**Task brief:**
Write out only the span of lines that begins at the line with "addPiece('volute_spring', voluteSpring(), BRIGHT_STEEL);" and ends at the line with "before = set(bpy.data.objects)". Keep both end lines, word for word.

**Information supplied:**
__________
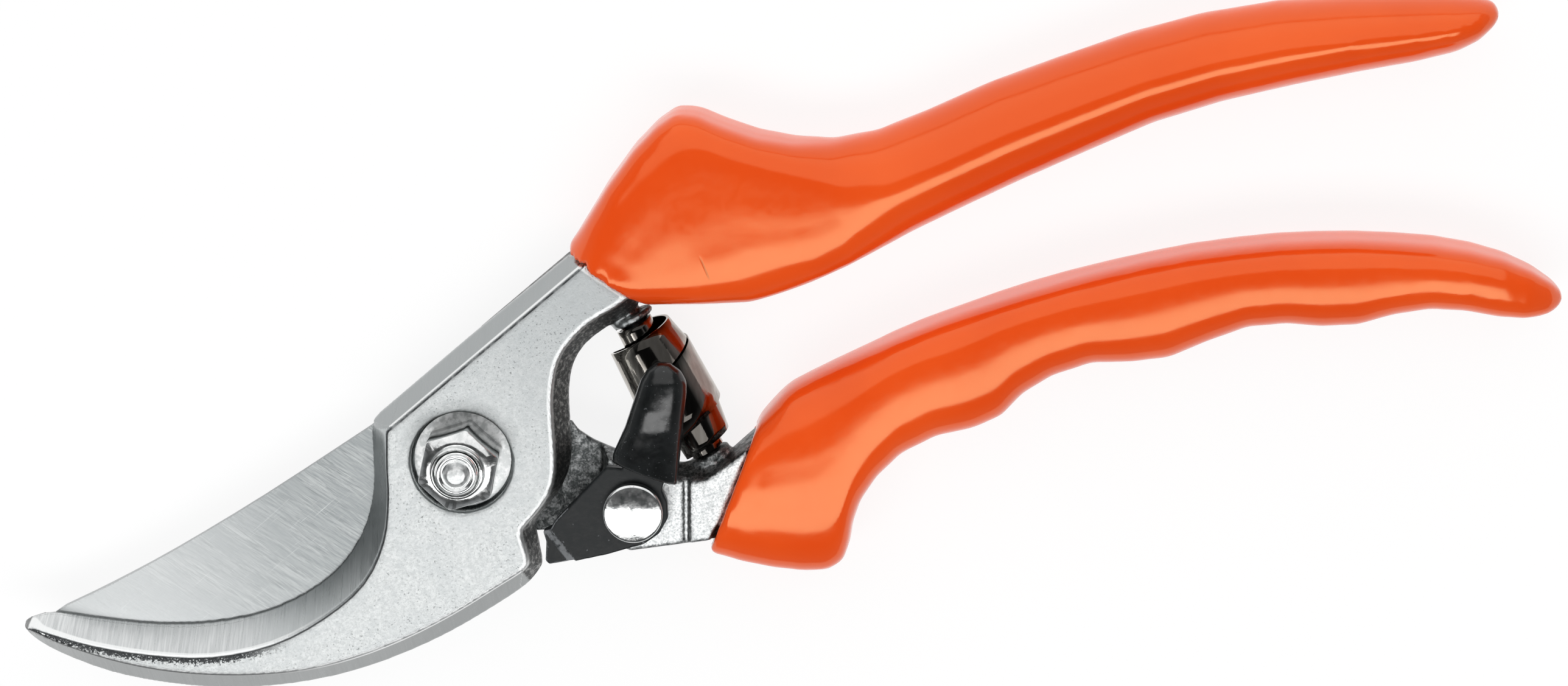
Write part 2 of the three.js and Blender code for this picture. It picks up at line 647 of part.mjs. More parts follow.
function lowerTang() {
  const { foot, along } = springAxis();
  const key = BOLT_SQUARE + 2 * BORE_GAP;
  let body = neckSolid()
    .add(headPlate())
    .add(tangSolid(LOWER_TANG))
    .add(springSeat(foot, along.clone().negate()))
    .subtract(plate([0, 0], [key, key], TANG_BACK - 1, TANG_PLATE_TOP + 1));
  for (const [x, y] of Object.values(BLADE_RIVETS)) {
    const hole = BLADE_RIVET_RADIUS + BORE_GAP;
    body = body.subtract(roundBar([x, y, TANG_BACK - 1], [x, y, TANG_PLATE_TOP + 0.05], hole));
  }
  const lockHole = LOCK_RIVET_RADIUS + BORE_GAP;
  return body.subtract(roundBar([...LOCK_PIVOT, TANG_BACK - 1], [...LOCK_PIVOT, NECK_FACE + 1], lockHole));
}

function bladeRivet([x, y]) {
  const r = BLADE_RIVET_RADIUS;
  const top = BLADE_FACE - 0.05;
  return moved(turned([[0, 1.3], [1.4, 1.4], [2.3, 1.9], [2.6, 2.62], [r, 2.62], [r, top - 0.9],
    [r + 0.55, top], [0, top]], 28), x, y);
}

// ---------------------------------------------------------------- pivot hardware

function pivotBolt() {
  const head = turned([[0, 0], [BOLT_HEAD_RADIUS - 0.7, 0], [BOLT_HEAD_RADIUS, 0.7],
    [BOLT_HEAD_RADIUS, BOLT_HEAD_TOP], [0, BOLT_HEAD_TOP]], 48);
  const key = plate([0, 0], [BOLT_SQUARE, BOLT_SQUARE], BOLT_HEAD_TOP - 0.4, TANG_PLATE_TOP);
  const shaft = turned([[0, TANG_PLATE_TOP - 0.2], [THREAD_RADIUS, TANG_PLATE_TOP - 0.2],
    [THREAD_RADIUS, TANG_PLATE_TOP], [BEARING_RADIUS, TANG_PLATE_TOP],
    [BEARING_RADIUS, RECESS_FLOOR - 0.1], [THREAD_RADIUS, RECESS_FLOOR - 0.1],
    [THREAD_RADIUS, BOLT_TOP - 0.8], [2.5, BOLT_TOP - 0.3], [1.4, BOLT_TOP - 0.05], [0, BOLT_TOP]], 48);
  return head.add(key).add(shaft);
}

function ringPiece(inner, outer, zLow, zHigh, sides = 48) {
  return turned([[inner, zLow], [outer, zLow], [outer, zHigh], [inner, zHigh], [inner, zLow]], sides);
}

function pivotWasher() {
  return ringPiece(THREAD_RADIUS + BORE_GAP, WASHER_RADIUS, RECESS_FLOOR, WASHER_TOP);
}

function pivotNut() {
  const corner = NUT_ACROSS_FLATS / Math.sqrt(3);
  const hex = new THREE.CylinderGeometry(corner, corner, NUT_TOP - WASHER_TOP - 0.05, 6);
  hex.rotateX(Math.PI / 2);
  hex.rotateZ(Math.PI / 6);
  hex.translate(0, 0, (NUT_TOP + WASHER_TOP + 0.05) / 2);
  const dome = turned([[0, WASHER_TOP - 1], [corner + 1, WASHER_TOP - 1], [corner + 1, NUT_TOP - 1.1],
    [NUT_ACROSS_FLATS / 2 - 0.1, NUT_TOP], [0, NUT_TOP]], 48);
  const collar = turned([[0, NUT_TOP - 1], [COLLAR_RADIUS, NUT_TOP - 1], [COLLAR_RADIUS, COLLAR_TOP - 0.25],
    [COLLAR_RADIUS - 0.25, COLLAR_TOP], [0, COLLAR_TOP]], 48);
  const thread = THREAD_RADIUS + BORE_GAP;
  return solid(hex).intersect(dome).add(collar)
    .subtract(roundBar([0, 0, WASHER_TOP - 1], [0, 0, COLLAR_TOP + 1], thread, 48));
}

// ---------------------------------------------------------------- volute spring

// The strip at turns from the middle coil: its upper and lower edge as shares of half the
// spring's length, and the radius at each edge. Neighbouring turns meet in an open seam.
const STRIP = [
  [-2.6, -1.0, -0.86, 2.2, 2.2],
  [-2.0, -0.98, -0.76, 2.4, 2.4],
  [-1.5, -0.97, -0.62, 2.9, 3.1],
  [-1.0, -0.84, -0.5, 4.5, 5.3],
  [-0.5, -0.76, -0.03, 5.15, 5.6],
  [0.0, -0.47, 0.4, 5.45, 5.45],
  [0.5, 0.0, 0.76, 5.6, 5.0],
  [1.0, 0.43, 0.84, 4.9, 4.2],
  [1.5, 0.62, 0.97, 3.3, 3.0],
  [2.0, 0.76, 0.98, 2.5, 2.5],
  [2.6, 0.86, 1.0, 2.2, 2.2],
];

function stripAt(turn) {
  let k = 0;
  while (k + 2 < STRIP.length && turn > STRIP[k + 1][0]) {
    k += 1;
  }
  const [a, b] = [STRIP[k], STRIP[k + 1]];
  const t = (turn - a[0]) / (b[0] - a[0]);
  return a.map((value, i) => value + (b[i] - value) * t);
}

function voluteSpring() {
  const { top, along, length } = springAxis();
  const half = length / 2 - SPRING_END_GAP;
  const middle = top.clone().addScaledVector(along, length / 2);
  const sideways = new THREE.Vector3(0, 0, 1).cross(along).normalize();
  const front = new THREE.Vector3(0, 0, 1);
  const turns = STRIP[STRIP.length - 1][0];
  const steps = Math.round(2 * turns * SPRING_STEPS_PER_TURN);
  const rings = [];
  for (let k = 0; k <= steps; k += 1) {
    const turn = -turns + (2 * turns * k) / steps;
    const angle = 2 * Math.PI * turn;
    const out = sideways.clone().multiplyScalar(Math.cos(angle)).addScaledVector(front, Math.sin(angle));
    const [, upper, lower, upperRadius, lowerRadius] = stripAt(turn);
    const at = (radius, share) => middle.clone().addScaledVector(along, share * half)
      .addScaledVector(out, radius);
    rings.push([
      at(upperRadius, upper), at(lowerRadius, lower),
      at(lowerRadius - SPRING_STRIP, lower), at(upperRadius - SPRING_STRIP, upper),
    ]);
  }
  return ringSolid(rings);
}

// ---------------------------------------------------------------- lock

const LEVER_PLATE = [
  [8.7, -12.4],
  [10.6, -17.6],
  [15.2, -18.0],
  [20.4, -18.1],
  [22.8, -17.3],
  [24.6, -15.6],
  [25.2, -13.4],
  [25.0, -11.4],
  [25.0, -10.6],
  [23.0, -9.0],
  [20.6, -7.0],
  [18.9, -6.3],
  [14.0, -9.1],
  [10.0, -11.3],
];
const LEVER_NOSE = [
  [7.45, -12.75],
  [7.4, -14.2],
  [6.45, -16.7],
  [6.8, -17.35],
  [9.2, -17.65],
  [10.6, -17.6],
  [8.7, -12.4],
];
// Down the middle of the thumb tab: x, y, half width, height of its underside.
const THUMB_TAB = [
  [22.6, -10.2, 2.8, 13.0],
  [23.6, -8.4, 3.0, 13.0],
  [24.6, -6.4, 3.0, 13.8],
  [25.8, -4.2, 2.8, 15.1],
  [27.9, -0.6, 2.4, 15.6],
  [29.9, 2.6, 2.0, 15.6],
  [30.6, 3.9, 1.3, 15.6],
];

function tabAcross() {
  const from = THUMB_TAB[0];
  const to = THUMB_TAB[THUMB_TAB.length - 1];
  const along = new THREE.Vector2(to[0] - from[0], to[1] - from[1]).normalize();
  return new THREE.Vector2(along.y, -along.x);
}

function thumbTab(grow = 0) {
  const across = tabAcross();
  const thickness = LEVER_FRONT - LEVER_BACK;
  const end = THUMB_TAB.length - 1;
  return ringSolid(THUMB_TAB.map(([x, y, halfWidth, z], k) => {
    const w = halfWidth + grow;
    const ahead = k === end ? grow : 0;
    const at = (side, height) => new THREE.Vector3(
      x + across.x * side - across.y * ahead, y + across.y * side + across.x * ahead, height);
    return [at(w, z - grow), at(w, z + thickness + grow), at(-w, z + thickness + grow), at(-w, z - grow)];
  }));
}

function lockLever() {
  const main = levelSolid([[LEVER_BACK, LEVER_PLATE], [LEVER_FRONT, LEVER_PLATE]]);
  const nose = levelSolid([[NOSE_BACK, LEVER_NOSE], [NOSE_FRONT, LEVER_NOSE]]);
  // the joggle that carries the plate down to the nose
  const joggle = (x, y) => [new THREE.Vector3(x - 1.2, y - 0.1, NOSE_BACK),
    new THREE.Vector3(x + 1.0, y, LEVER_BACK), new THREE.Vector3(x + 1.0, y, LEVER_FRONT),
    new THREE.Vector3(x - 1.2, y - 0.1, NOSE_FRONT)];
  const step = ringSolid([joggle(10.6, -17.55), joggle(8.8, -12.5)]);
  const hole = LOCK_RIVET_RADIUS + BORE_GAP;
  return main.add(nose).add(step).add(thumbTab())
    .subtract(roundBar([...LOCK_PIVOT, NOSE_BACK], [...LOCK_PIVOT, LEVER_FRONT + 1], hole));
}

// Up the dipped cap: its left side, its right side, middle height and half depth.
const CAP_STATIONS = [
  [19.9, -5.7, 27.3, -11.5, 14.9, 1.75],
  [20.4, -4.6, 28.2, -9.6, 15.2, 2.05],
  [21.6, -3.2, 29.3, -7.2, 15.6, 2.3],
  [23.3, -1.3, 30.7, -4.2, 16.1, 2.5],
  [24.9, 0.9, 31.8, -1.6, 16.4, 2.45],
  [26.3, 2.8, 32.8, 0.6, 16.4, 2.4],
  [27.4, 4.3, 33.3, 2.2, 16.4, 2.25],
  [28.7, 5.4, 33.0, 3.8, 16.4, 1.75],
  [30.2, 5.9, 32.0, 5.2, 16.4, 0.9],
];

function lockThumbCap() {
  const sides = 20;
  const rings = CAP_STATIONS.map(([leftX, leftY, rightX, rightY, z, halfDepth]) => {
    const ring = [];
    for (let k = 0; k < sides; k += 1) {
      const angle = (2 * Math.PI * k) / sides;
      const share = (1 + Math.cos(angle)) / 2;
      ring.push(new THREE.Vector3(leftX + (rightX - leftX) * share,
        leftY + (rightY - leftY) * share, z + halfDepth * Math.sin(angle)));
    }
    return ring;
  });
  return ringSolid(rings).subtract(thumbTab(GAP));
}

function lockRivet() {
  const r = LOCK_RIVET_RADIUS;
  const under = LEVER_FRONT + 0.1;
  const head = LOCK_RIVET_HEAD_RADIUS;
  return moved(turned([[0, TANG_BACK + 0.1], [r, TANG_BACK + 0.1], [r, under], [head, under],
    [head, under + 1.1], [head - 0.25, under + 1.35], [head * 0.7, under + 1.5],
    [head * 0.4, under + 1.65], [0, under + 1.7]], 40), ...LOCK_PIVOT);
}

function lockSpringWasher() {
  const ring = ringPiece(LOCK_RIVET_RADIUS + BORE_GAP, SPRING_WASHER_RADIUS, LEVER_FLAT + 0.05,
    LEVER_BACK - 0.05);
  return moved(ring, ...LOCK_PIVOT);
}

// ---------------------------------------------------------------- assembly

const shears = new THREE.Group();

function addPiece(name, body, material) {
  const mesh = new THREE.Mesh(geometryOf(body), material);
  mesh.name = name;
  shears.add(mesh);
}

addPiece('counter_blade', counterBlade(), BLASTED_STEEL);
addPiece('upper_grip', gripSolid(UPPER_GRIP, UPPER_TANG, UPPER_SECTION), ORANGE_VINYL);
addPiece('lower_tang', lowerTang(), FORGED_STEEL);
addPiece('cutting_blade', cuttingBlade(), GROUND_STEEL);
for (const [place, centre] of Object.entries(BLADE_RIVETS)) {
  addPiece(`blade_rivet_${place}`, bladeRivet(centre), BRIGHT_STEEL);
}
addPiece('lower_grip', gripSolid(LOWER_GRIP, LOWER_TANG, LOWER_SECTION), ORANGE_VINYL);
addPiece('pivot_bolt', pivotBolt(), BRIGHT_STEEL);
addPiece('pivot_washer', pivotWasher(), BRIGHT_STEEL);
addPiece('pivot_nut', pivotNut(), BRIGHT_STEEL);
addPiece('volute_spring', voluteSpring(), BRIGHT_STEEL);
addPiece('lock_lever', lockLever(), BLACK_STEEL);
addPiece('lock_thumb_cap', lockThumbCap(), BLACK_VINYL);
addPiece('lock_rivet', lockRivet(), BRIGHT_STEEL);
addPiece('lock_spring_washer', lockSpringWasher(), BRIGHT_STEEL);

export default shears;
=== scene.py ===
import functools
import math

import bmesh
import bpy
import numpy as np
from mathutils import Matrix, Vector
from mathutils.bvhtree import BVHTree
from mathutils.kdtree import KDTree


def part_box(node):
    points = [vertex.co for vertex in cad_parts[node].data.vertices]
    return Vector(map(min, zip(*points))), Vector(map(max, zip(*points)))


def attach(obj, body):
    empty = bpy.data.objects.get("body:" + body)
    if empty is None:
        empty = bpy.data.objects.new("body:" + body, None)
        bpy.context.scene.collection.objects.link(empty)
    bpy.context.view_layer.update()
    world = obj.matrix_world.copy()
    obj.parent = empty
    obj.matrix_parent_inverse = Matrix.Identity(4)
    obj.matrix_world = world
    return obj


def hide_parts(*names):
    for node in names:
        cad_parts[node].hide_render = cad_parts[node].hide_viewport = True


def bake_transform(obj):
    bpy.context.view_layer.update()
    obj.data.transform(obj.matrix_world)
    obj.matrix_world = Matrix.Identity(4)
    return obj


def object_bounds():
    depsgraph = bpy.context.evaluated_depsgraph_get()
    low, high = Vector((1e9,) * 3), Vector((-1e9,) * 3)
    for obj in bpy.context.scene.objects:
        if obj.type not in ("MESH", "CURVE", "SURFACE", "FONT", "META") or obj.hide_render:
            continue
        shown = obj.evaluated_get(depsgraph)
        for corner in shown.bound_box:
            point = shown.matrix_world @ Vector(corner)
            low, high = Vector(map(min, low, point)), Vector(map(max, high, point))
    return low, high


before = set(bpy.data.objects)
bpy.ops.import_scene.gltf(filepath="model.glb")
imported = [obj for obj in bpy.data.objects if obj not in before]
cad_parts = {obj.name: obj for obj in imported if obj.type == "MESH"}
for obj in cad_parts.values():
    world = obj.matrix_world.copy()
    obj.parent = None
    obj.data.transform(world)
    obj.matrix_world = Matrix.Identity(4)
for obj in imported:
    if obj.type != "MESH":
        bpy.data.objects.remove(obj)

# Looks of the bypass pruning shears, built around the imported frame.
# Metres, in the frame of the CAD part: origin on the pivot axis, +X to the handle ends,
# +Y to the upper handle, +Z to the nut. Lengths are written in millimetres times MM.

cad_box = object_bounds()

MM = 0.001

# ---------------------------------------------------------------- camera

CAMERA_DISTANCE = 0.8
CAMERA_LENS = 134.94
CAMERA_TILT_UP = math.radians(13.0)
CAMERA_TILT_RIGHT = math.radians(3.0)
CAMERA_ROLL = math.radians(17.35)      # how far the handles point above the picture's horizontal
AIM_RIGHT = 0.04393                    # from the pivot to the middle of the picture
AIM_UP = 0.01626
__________
**Answer for the task:**
addPiece('volute_spring', voluteSpring(), BRIGHT_STEEL);
addPiece('lock_lever', lockLever(), BLACK_STEEL);
addPiece('lock_thumb_cap', lockThumbCap(), BLACK_VINYL);
addPiece('lock_rivet', lockRivet(), BRIGHT_STEEL);
addPiece('lock_spring_washer', lockSpringWasher(), BRIGHT_STEEL);

export default shears;
=== scene.py ===
import functools
import math

import bmesh
import bpy
import numpy as np
from mathutils import Matrix, Vector
from mathutils.bvhtree import BVHTree
from mathutils.kdtree import KDTree


def part_box(node):
    points = [vertex.co for vertex in cad_parts[node].data.vertices]
    return Vector(map(min, zip(*points))), Vector(map(max, zip(*points)))


def attach(obj, body):
    empty = bpy.data.objects.get("body:" + body)
    if empty is None:
        empty = bpy.data.objects.new("body:" + body, None)
        bpy.context.scene.collection.objects.link(empty)
    bpy.context.view_layer.update()
    world = obj.matrix_world.copy()
    obj.parent = empty
    obj.matrix_parent_inverse = Matrix.Identity(4)
    obj.matrix_world = world
    return obj


def hide_parts(*names):
    for node in names:
        cad_parts[node].hide_render = cad_parts[node].hide_viewport = True


def bake_transform(obj):
    bpy.context.view_layer.update()
    obj.data.transform(obj.matrix_world)
    obj.matrix_world = Matrix.Identity(4)
    return obj


def object_bounds():
    depsgraph = bpy.context.evaluated_depsgraph_get()
    low, high = Vector((1e9,) * 3), Vector((-1e9,) * 3)
    for obj in bpy.context.scene.objects:
        if obj.type not in ("MESH", "CURVE", "SURFACE", "FONT", "META") or obj.hide_render:
            continue
        shown = obj.evaluated_get(depsgraph)
        for corner in shown.bound_box:
            point = shown.matrix_world @ Vector(corner)
            low, high = Vector(map(min, low, point)), Vector(map(max, high, point))
    return low, high


before = set(bpy.data.objects)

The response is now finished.